One way for Democrats to make clear they will not tolerate Republicans trying to fill this seat in advance of the election would be for them to pledge that, if they take the White House and Senate in November, they will increase the size of the Supreme Court to 13 justices.
From LAT.
Yep.
But for now one must consider that if we have another Bush v Gore, which we had no business ever having in the first place, Trump SCOTUS appointee could be involved. Also, if there is no appointee, a SCOTUS 4-4 decision could be rendered.
Then, it's "say hello to my little friend Civil War"!
The part I find confusing is that SCOTUS ties have meant that a case reverts to the lower court decision. But where does it go when there is no lower court involved?

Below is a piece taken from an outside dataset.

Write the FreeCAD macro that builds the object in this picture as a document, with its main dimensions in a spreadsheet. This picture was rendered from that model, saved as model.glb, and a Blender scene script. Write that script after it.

Clause 2 of Article III of the Constitution explains:
Original and Appellate Jurisdiction
In all Cases affecting Ambassadors, other public Ministers and Consuls, and those in which a State shall be a Party, the Supreme Court shall have original Jurisdiction. In all other Cases before mentioned, the Supreme Court shall have appellate Jurisdiction, both as to Law and Fact, with such Exceptions, and under such Regulations as the Congress shall make.
Which I already knew, and does not answer my question at all. When SCOTUS has original jurisdiction on a disputed POTUS election, and has empaneled an even number of justices, and TIES, how would that be resolved? Would there be a ninth official who steps up and breaks the tie? Would the SC farm it out to an appellate court that has an odd number? What happens if there are disputed results in multiple states? Basic point: somewhere there needs to be an odd-numbered court that cannot tie.
No, there is no extra official. There is no appellate court to send it to.
It happens more frequently than people seem to guess that there is an even number of justices. We had 8 for 14 months between Scalia's death and Gorsuch's approval. This makes the whole "it is urgent for the sake of the country..." line laughable.
We have had even numbered SCOTUS terms on multiple occasions in the past, set that way by Congress. Indeed, it
started with six justices, dropped to five by John Adams in a lame duck session to try to constrain Jefferson. The new president and new Congress returned it to six, where it sat as the formal maximum for a whopping six years, when Jefferson and Congress bumped it up to seven. (He had a good reason.) 30 years later, it rose to 9 for the first, but not last, time. It was briefly at 10, after a vote in 1863, but reverted to 9 not long later.
Not every case that they deadlock on is left to the prior decision. Instead, they will hold it over until the next term. This happens even when they have a lower court decision they could allow it to revert back to. This happened with the Oklahoma case, if I am not mistaken.
Disputed presidential elections have not yet initiated with SCOTUS, the few that there have been. There was a prior court decision in 2000, for example, and honestly one that should have held. SCOTUS should have either not granted cert or should have ruled that they did not have jurisdiction.
But if one did and they could not rule, it would first go to the House, thence to the order of succession.